• [TASK DETAILS]:
Spot every line with the word "object" and return it.

───── MATERIAL FOR THE TASK ─────

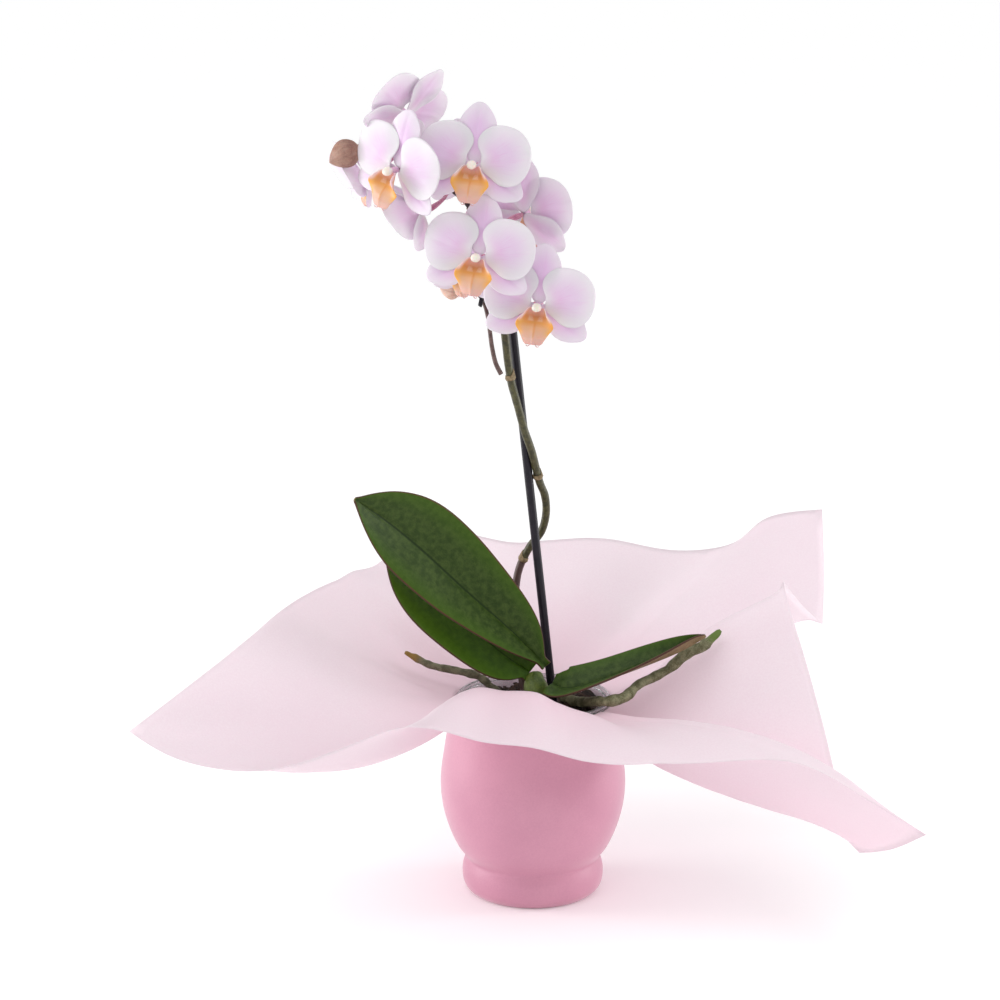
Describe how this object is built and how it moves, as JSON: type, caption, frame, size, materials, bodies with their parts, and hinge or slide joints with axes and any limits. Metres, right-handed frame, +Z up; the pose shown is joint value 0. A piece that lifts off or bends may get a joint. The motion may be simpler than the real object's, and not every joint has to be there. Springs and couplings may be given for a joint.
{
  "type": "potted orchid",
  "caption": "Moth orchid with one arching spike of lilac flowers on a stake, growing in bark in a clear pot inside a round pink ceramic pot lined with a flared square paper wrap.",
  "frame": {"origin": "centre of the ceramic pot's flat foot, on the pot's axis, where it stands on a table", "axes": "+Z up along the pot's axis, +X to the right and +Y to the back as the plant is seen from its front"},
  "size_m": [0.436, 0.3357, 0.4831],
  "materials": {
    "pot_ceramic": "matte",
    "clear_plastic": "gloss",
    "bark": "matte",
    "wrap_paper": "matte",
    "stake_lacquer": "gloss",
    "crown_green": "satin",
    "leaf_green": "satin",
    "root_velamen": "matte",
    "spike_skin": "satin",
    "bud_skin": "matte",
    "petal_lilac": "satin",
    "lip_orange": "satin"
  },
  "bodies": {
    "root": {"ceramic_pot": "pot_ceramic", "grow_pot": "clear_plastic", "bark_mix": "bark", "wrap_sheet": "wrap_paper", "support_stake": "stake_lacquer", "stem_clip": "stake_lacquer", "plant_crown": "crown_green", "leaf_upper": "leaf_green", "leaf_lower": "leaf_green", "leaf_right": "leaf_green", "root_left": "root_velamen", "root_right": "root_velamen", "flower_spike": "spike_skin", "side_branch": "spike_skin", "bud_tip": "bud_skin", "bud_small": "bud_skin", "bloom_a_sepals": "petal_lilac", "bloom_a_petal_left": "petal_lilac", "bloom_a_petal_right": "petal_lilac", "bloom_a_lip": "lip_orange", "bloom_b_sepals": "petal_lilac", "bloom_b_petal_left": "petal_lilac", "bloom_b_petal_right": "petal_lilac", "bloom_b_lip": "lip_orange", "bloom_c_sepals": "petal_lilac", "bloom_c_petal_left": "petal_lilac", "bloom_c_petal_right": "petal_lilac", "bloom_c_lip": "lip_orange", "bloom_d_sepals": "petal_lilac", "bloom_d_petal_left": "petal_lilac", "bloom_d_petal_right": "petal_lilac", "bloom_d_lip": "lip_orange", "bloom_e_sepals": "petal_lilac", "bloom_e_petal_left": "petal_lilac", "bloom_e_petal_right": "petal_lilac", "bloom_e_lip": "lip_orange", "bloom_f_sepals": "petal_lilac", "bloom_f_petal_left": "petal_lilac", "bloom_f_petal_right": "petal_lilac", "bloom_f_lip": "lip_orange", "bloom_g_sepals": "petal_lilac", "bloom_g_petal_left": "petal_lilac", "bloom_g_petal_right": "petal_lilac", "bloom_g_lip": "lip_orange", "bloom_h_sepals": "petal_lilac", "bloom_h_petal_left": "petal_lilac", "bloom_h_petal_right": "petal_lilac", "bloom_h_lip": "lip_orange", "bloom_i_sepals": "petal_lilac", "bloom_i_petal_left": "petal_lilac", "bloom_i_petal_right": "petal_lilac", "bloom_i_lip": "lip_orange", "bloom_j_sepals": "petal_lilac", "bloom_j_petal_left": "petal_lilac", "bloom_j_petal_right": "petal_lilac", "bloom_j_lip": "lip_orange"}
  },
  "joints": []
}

─────
───── MATERIAL FOR THE TASK ─────

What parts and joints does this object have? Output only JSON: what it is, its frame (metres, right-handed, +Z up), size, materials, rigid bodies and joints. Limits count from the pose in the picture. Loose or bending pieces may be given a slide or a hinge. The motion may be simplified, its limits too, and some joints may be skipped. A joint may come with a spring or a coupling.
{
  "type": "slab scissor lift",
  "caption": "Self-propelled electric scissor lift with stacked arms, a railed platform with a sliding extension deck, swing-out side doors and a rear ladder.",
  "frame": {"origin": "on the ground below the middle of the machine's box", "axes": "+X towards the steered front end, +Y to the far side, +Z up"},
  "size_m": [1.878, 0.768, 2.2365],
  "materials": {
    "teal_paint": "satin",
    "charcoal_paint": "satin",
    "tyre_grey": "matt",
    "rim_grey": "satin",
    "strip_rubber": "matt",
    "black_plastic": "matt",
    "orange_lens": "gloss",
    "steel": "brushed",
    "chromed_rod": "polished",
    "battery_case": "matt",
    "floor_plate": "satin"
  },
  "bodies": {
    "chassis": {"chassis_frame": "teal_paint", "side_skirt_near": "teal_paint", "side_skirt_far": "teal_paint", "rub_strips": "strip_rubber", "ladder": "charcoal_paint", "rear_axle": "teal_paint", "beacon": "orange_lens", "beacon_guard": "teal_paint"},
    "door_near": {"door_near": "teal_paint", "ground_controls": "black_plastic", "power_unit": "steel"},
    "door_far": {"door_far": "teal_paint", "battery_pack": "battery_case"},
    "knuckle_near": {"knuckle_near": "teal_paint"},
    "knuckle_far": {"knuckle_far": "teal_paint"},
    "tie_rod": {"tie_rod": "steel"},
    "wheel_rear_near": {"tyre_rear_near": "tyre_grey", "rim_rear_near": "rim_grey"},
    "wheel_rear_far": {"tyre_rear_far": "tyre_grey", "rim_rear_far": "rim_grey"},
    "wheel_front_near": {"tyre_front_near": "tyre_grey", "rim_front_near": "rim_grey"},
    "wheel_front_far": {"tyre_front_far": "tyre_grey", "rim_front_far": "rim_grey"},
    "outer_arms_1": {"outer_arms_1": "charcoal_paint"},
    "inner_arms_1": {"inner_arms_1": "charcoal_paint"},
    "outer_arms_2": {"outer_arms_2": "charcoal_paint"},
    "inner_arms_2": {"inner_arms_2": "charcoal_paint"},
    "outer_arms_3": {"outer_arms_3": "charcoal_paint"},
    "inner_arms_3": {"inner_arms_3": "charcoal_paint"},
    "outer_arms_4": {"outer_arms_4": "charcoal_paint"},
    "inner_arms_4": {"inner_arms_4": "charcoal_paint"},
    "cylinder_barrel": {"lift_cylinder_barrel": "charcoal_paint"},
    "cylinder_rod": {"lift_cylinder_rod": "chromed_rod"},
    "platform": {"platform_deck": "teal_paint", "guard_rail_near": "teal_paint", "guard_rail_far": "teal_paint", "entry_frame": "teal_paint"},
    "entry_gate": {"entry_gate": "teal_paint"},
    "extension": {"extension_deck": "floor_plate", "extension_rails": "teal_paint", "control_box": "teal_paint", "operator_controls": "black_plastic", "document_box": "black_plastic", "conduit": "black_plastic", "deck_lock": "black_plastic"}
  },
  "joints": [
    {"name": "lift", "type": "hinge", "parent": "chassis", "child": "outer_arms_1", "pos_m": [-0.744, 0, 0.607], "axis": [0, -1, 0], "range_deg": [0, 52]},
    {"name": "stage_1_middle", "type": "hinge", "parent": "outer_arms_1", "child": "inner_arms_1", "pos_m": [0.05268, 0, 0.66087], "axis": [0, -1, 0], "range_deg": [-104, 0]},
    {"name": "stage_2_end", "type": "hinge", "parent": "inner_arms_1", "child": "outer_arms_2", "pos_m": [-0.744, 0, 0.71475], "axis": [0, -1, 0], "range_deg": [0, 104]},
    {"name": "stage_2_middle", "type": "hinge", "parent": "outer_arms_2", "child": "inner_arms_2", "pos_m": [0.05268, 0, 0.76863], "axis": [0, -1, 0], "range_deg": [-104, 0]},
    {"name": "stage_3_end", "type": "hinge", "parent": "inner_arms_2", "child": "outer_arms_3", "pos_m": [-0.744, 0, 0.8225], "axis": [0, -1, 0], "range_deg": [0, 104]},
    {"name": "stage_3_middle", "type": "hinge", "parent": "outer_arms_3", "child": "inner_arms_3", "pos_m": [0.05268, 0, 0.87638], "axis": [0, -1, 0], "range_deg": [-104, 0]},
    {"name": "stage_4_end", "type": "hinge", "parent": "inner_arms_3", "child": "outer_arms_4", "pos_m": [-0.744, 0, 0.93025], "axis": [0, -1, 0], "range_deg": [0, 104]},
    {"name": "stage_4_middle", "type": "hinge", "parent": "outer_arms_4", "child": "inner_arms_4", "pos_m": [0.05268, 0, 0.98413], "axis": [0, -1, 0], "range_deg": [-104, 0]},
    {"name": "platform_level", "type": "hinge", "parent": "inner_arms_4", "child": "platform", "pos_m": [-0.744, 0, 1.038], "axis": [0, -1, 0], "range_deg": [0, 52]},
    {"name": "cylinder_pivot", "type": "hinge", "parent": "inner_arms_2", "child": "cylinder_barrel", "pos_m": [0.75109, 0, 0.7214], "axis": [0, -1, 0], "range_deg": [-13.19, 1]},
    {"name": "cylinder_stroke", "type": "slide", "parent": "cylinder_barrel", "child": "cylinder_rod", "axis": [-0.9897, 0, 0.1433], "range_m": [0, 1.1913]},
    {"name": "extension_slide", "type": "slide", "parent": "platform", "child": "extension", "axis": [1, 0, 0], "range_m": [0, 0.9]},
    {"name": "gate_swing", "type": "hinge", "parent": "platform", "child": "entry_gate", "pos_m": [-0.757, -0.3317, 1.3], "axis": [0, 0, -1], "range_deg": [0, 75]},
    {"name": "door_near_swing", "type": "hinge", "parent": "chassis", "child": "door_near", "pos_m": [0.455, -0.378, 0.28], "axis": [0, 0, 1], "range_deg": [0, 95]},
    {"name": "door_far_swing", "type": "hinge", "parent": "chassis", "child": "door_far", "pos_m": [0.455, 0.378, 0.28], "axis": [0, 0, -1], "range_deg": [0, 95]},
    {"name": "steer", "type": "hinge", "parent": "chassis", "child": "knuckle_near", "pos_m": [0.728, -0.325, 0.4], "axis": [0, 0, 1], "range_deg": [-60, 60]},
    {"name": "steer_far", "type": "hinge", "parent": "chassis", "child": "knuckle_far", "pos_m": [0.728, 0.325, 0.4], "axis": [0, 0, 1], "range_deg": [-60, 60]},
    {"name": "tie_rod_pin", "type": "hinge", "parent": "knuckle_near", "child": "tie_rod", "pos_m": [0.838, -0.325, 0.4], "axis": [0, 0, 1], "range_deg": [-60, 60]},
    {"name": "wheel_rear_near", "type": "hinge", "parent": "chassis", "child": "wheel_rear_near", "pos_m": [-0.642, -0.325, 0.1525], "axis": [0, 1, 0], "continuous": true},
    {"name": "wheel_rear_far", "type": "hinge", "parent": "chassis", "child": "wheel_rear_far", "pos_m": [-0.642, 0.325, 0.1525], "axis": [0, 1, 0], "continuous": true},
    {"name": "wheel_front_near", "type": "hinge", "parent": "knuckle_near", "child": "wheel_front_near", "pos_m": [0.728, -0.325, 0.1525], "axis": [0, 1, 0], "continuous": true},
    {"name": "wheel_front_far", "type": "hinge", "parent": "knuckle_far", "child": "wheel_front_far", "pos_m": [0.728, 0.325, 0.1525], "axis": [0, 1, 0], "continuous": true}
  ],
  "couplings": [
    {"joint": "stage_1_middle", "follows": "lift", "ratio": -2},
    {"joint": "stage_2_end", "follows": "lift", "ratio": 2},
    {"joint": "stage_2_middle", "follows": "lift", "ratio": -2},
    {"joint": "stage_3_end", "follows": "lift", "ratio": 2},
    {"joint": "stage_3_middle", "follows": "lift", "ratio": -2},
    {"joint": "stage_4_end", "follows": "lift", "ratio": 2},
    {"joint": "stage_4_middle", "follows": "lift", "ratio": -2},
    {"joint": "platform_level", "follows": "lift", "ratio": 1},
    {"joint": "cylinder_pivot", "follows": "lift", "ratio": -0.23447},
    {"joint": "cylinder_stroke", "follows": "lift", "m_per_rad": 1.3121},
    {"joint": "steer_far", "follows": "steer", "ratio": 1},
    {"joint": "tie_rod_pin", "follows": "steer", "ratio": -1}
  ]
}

─────

• [RESPONSE TO THE TASK]:
Describe how this object is built and how it moves, as JSON: type, caption, frame, size, materials, bodies with their parts, and hinge or slide joints with axes and any limits. Metres, right-handed frame, +Z up; the pose shown is joint value 0. A piece that lifts off or bends may get a joint. The motion may be simpler than the real object's, and not every joint has to be there. Springs and couplings may be given for a joint.
What parts and joints does this object have? Output only JSON: what it is, its frame (metres, right-handed, +Z up), size, materials, rigid bodies and joints. Limits count from the pose in the picture. Loose or bending pieces may be given a slide or a hinge. The motion may be simplified, its limits too, and some joints may be skipped. A joint may come with a spring or a coupling.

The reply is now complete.